Sickle Cell Anemia Blood Disorder

             Sickle cell anemia or disease is a type of blood disorder that is passed on genetically, from parent to child. When one is born with sickle cell it will not leave and one cannot grow out of it. The disease is hereditary and one cannot contract it from someone that has it. .

             How Sickle Cell Anemia works:.

             Sickle cell is inherited from one's own parents. It is caused when both parents each give their child a damaged gene that contains the disorder. "The gene containing Sickle Cell is located on chromosome 11 of the gametes."1 When the child only receives one gene which contains sickle cell while the other gene inherited is normal, the child does not have sickle cell disease but sickle cell trait. The disorder results from the presence of an abnormal hemoglobin, the "iron-containing pigment in the red blood cells of vertebrates that increases the oxygen-carrying capacity of the blood."2 The abnormal hemoglobin in place of the normal one is called sickle cell hemoglobin (Hb S). "Normal adult hemoglobin (Hb A) is made of four long chains of amino acid units which are connected to a complicated iron-containing organic molecule called heme."3 Two of the four chains have 141 amino acid units called the alpha chains.

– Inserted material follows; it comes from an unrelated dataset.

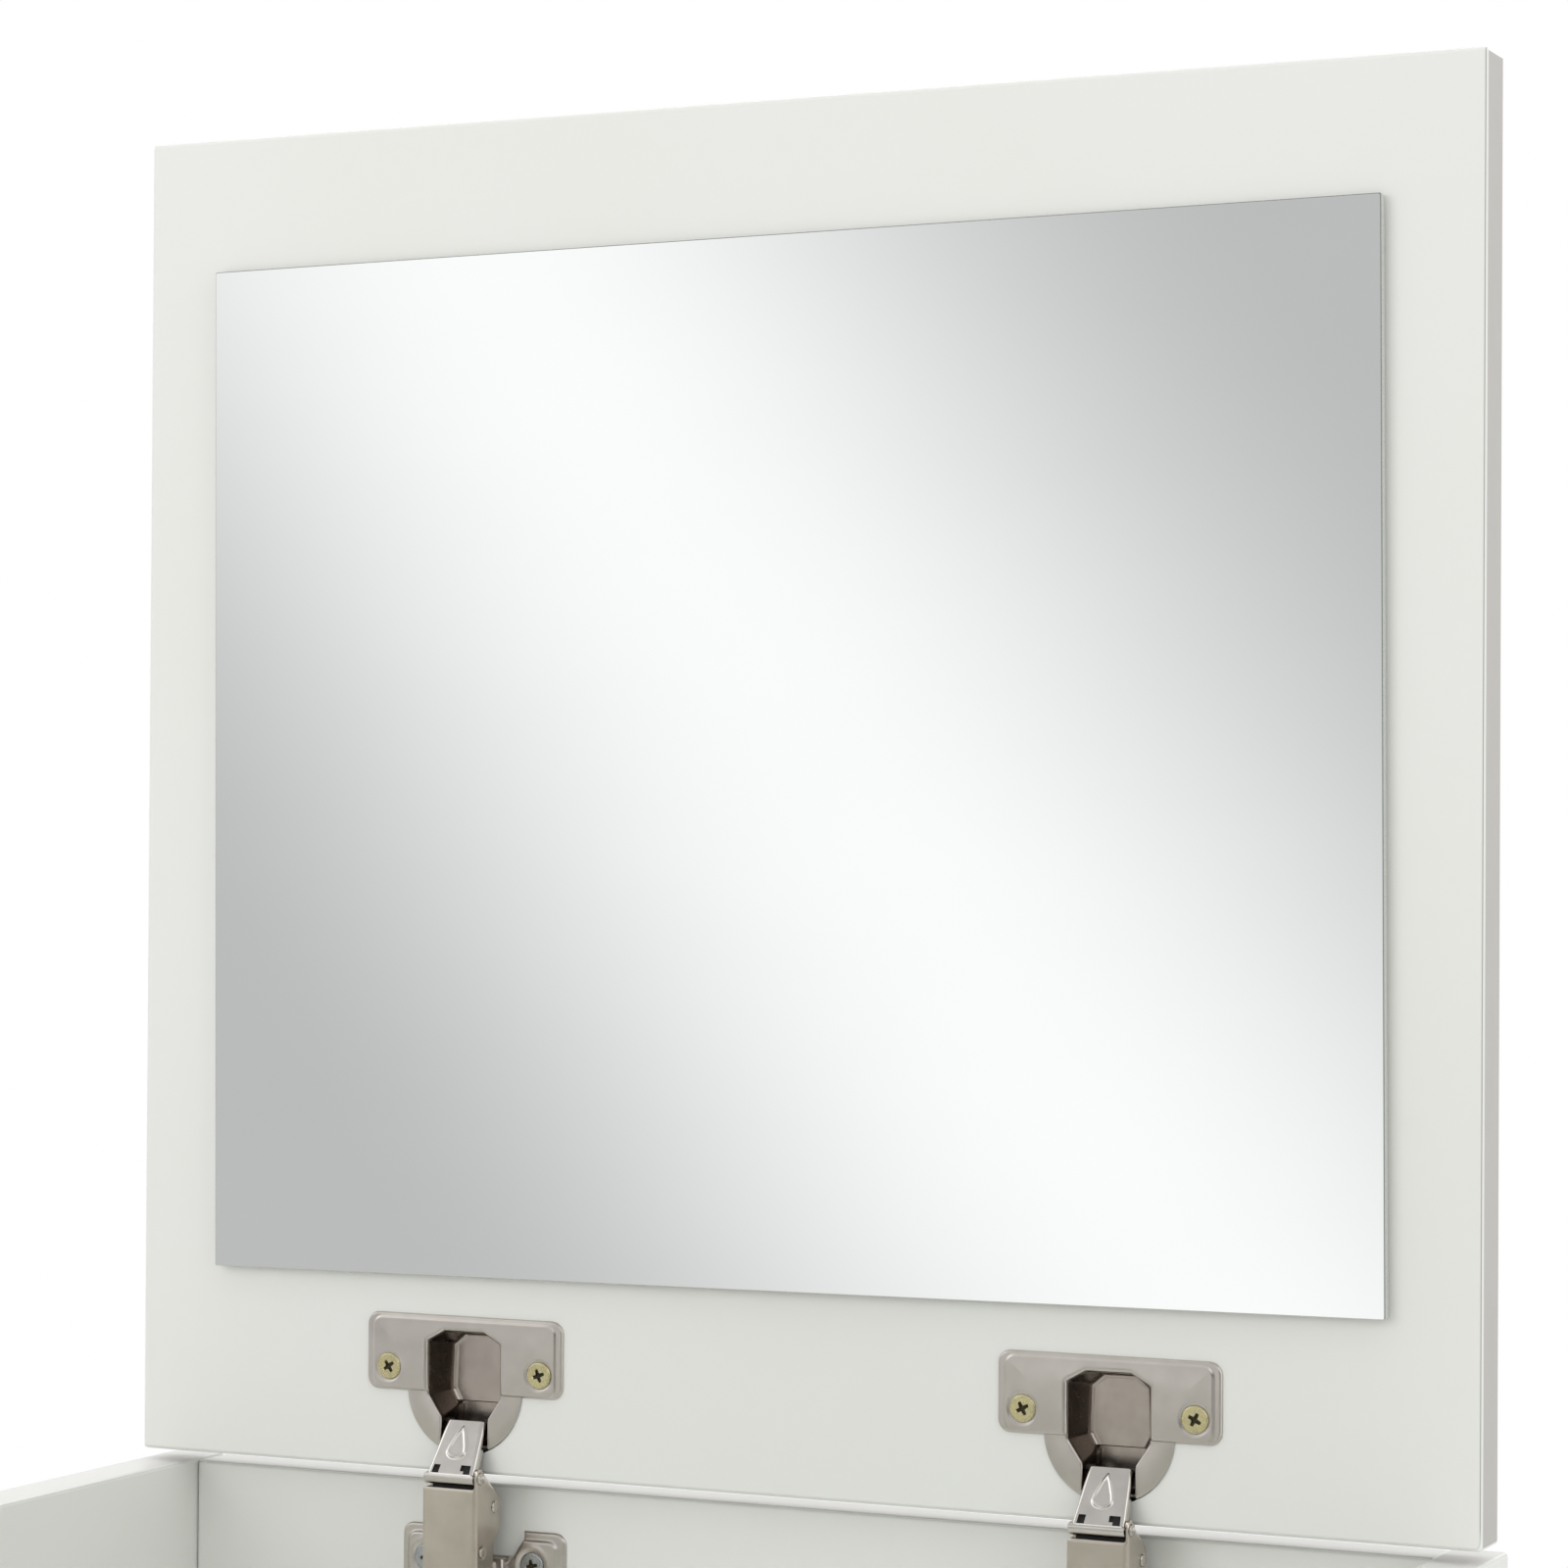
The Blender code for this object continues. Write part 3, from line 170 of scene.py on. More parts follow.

The other two chains have 146 amino acid units each and they're called beta chains. In Sickle Cell anemia the sixth codon from the beta chains reads GTG instead of GAG. Valine is substituted for a glutamic nucleotide. This results in a single amino acid change at the sixth position on the beta chain in the hemoglobin. The change seems small enough to go unnoticed, just one nucleotide in the sixth codon which results in the change of one amino acid out of 146 in the chain, but the insignificant change starts an electrical charge in the molecule changing its behaviour.

             When oxygen is plentiful Hb A and Hb S act the same and carry out the same activities, but when there is a lack of oxygen Hb A remained in its liquid form but Hb S grew thicker and more rigid forming a crystal-like shape.